Now that Derrick Henry has won the 2015 Heisman Trophy, I am free to reveal my vote of the award.
It was tempting to go against the grain, to make a selection that was not safe and not expected. However like great attorneys, the three finalist in New York on Saturday made strong closing arguments. For me, Derrick Henry, Christian McCaffrey, and Deshaun Watson were the three best players in the nation. Here are the rankings I assigned to each on the ballot submitted Monday, Dec. 7:
1. Derrick Henry – Alabama
I had Henry a distance third for most of November. For me, the variety of skills the other two players featured gave them the edge. Henry earned my top spot for his performance over the last two games. The Crimson Tide running back accrued 460 yards and two touchdowns in wins over Auburn and Florida. Henry had his best games in his team’s biggest games this year. On the season, he nearly ran for 2,000 yards (1,986). Rare is the Heisman finalist to gain that amount of real estate and not take home the trophy.

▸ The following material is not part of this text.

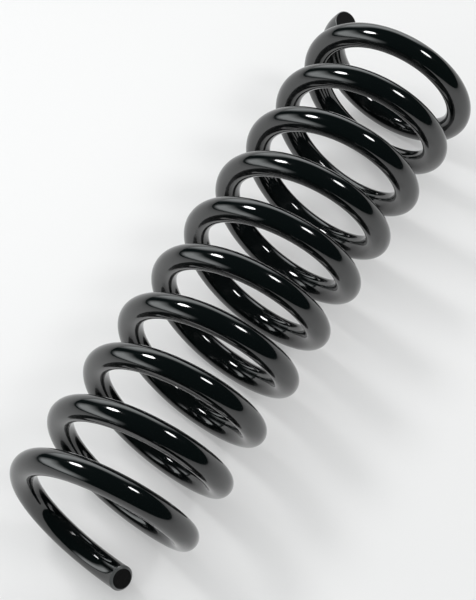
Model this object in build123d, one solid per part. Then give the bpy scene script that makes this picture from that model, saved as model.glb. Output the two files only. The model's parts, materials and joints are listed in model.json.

2. Christian McCaffrey – Stanford
As each week passed during the season, McCaffrey never moved from the second spot on my list. When you break a record previously held by former Heisman winner Barry Sanders, you have to be a strong candidate. McCaffrey’s 3,496 combined rushing, receiving, and return yards is the new standard in the NCAA. He was second only to Henry in rushing (1,847 yards). What kept McCaffrey in my final three were the additional yards including 1,042 on kickoff returns. Few in the history of college football impacted a game from so many different ways.
3. Deshaun Watson – Clemson
Until Henry’s late surge and McCaffrey’s record, I had Watson in the top spot. It was a simple formula. Watson was the quarterback, the leader of the number one team in the polls. He did it with the arm, throwing 3,512 yards and 30 touchdowns. He did it with the legs, rushing for 887 yards and 11 touchdowns. My basic math tells me that Watson accounted for 41 Tiger trips to the endzone. He really did nothing to warrant a drop from one to three. Unfortunately for Watson, the production of his Heisman rivals was too great for me not elevate them on my final vote.
Outside Looking In: I am advocate for defensive players. They effect the outcome of games just as much as their offensive counterparts. If this vote occurred on Nov. 7 instead of Dec. 7, Penn State’s Carl Nassib would have been in my top three. He was the most single disruptive force this season. Nassib led the nation with 15.5 sacks. What kept Nassib of my ballot was that closing argument theory. The defensive lineman was injured in the Nittany Lions 10th game of the season and played only a handful of plays in Penn State’s final two. All three games were losses. For Nassib to earn a place on my ballot, he needed to have a big game in a big win.
I also gave consideration to Washington State’s Luke Falk. The quarterback was fourth in the nation with 4,266 passing yards. His 36 touchdown passes were a nice resume’ enhancer. However, the Cougars finished 8-4 and are currently not ranked in the Associated Press Poll. Again, closing argument was a large factor.